TASK DIRECTIONS
Check each line of the listing, and copy it if it contains the word "Identity".

DATASET SECTION
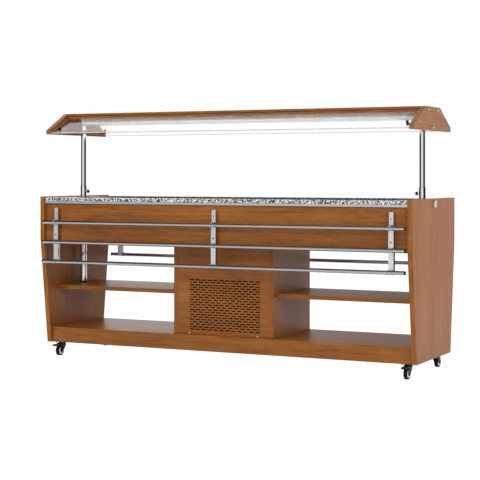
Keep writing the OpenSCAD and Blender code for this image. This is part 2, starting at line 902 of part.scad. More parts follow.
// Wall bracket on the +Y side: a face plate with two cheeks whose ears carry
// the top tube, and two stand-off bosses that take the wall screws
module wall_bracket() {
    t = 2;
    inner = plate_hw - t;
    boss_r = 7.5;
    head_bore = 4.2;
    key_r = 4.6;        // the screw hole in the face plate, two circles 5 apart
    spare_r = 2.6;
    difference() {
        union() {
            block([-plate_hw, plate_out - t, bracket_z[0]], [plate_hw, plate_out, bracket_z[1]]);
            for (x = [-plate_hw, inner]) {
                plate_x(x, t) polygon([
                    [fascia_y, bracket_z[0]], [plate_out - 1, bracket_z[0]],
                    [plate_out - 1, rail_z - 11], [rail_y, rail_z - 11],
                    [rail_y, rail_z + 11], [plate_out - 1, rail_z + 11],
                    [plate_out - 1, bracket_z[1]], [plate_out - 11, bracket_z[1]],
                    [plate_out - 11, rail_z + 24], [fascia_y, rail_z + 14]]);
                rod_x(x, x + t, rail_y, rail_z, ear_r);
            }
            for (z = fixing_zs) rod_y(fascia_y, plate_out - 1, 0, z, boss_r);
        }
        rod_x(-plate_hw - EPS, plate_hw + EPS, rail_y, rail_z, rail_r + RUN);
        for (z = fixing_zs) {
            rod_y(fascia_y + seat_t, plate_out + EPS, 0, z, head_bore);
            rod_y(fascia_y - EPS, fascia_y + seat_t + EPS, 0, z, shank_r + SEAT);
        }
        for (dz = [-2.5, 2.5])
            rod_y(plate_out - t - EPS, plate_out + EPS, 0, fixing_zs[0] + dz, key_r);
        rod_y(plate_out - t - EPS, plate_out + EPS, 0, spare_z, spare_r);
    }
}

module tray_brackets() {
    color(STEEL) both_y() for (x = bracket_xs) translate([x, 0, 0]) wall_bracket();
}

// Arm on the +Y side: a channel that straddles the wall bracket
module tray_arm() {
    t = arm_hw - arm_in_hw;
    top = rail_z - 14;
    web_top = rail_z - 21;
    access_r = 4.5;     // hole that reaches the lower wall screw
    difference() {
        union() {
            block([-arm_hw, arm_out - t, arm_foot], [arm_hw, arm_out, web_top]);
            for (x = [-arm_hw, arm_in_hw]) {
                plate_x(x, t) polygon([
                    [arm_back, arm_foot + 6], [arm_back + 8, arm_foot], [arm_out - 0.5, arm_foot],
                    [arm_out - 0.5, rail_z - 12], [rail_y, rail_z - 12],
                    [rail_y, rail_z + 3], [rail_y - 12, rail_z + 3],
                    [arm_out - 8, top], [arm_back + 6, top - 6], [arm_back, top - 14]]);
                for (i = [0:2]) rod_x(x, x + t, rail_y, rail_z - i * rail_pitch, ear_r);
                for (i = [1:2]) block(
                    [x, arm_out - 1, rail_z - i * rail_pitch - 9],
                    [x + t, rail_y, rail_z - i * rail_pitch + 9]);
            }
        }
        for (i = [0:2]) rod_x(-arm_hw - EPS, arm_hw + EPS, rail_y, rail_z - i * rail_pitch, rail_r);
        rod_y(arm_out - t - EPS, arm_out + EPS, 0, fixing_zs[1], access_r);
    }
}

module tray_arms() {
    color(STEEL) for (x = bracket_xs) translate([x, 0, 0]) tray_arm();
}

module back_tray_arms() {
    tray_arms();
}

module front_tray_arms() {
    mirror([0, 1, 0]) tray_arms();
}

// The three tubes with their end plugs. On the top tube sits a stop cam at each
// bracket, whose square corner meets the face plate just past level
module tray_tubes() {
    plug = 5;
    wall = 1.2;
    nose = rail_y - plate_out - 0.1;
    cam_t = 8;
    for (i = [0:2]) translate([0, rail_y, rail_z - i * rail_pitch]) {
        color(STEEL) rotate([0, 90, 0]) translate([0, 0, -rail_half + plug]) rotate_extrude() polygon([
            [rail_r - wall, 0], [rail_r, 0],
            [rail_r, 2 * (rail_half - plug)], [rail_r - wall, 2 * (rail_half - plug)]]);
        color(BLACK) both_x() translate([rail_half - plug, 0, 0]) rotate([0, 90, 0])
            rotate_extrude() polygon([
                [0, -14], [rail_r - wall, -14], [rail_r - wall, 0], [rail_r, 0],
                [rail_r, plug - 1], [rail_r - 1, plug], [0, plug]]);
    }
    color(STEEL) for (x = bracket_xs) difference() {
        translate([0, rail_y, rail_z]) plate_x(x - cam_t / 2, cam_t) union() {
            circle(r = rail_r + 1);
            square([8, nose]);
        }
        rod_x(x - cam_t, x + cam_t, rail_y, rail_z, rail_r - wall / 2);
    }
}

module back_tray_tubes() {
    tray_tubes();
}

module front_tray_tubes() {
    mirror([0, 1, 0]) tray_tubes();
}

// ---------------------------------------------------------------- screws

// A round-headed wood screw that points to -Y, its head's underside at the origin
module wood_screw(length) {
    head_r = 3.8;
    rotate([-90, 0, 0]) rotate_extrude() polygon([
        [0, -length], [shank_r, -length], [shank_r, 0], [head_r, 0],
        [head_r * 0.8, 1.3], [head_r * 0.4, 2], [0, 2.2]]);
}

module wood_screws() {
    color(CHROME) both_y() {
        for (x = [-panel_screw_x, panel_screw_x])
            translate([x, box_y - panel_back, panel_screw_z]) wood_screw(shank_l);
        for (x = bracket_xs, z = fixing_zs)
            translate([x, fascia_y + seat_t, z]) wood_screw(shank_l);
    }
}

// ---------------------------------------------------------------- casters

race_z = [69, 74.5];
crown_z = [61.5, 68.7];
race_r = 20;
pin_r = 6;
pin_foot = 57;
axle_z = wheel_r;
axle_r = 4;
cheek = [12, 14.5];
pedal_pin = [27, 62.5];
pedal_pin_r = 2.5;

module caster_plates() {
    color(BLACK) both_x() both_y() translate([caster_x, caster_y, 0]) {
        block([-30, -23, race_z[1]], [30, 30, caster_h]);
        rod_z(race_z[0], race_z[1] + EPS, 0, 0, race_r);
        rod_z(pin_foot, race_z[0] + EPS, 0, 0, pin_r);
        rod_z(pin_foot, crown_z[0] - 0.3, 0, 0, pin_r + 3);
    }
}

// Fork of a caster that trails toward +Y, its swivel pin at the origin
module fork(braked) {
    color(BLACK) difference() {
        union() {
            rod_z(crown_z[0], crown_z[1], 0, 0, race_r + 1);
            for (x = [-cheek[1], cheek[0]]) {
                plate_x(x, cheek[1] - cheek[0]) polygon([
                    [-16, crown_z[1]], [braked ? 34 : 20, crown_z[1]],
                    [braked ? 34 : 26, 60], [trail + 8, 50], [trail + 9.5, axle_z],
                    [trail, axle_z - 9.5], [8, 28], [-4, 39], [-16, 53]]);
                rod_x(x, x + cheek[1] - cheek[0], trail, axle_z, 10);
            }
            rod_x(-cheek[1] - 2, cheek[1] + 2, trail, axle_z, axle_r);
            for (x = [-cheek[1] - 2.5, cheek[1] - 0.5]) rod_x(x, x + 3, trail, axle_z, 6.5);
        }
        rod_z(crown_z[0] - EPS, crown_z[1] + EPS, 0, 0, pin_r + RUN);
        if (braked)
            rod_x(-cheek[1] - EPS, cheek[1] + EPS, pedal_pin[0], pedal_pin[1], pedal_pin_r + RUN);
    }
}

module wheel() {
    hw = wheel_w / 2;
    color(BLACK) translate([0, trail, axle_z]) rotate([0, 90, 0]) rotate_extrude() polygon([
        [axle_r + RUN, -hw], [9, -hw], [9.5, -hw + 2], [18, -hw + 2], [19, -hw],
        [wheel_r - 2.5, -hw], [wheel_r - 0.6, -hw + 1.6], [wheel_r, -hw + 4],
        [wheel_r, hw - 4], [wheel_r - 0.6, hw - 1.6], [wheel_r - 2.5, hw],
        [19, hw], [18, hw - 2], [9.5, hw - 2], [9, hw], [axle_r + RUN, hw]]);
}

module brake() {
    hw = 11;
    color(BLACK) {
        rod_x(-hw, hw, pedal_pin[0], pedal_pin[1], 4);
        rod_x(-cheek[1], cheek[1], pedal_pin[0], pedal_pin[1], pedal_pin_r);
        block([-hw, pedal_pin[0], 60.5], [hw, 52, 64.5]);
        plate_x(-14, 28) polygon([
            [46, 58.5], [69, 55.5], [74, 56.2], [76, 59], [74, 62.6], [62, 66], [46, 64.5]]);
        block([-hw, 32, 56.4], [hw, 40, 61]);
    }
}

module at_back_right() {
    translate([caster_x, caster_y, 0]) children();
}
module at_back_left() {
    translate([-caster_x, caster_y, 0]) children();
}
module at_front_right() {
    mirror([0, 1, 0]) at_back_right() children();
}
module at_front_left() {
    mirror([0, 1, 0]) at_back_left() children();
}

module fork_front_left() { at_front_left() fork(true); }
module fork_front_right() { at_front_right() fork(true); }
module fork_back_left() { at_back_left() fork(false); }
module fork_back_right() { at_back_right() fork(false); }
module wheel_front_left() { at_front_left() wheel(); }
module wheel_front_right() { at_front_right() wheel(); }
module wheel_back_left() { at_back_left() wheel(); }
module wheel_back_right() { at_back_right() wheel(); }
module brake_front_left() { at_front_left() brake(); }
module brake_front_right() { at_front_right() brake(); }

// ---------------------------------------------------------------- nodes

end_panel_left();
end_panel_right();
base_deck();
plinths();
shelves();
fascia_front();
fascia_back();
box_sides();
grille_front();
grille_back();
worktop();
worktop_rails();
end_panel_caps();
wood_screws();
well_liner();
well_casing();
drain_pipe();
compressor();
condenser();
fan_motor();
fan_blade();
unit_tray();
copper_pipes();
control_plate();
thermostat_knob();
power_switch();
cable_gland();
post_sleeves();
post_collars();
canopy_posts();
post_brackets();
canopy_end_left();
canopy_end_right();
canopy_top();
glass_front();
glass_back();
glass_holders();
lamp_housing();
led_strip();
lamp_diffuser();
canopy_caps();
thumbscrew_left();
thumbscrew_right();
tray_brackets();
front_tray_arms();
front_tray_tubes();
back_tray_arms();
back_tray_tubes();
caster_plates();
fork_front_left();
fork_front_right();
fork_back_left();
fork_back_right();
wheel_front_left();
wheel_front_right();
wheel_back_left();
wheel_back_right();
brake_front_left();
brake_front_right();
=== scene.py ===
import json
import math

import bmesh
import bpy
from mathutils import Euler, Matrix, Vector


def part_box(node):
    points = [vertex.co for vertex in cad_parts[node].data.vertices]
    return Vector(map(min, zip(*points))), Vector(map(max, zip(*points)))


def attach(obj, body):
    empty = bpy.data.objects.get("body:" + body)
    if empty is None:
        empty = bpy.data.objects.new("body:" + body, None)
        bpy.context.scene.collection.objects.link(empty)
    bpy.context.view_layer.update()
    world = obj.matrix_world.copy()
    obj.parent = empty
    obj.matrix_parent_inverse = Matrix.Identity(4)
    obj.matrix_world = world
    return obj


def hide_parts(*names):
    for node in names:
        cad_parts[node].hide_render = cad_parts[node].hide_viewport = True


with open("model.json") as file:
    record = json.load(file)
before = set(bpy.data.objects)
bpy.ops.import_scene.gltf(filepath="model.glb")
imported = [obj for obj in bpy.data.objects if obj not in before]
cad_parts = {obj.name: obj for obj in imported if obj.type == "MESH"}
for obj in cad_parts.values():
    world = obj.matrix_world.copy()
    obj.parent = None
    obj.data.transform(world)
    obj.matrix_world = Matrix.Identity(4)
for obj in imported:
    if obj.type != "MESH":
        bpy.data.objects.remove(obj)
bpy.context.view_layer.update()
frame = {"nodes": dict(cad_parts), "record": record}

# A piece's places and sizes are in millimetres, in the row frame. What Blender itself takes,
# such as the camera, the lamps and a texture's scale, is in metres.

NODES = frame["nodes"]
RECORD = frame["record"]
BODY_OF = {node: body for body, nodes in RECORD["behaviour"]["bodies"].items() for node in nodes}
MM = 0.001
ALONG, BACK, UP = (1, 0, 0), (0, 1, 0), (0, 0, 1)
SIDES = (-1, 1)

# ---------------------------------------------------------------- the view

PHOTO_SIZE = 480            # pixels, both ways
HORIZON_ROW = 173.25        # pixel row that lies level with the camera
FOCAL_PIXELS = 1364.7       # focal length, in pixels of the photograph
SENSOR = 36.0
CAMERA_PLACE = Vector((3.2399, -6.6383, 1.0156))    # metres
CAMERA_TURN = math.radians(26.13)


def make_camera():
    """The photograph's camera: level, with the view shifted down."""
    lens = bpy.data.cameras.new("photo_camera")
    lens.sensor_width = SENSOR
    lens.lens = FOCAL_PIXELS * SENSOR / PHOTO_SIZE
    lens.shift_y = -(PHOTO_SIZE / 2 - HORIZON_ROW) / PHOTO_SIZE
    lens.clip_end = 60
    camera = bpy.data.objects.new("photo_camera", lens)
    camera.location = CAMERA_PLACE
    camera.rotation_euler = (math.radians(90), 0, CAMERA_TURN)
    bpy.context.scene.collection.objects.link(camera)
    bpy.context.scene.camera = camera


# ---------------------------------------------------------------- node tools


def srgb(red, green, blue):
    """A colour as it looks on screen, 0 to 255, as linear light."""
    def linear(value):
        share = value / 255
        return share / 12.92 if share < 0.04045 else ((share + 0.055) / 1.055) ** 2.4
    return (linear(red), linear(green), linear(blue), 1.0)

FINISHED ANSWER
    obj.matrix_parent_inverse = Matrix.Identity(4)
    obj.matrix_world = Matrix.Identity(4)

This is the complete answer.